Hicieron fuego sin efecto y corrieron a meterse al cuartel, menos tres, que no pudieron llegar. Las balas de 30-30 les evitaron para siempre la repetición de su cobarde estratagema.

En el cuartel había un montón de cadáveres; otros se veían en las calles. Las huellas de las balas se encontraban por todas partes. Las casas presentaban un aspecto desolador. Era después de las diez; el parque de los libertarios estaba agotado; los soldados de la tiranía no llegaban a quince, guarecidos en las casas donde había familias; el resto eran muertos o desertores. El capitán, jefe de la guarnición, se defendió tenazmente con el triste valor de la fidelidad del siervo. Aquello habría concluido en un triunfo completo para los revolucionarios, pero ... ya no había parque ... Rangel hizo un esfuerzo más; con cuatro tiros en el revólver y algunos compañeros con él, intentó un ataque decisivo; avanzó algo y recibió un balazo en un muslo: la última sangre de libertarios de aquella jornada tremenda.

Se inició la retirada; paso a paso fueron reuniéndose los supervivientes y abandonando el pueblo. Nadie quería dejar, con los cuerpos de tantos camaradas, una victoria que ya era suya. Pero ... ya no había parque ... Un rebelde se negó a salir; tenía algunos cartuchos; no iría con ellos sin completar el triunfo; escogió un lugar y él solo permaneció frente al enemigo hasta las tres de la tarde.

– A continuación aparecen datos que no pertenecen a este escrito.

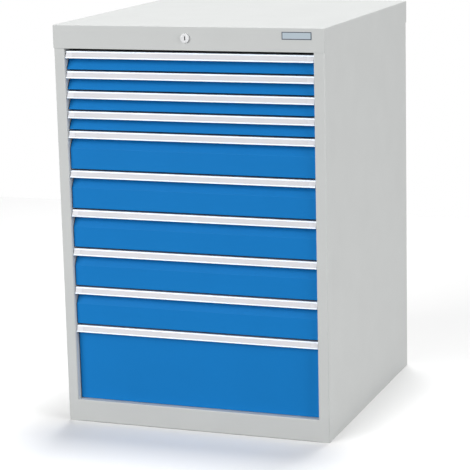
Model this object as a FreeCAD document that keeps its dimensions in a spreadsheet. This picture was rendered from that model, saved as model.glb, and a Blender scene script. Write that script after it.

La carabina vacía, la cartuchera desierta, se alejó, intocable para las balas, a continuar la lucha por la emancipación. Más tarde el nombre de este héroe, y los de todos los que tomaron parte en la acción de Las Vacas, se oirá cuando de sacrificios y grandezas se hable.

Fracaso, murmuran algunas voces.

Ejemplo, enseñanza, estímulo, episodio inmortal de una revolución que triunfará, dice la lógica.

Práxedis G. Guerrero


Publicado en Regeneración, No. 2, 10 de septiembre de 1910. Los Angeles, California.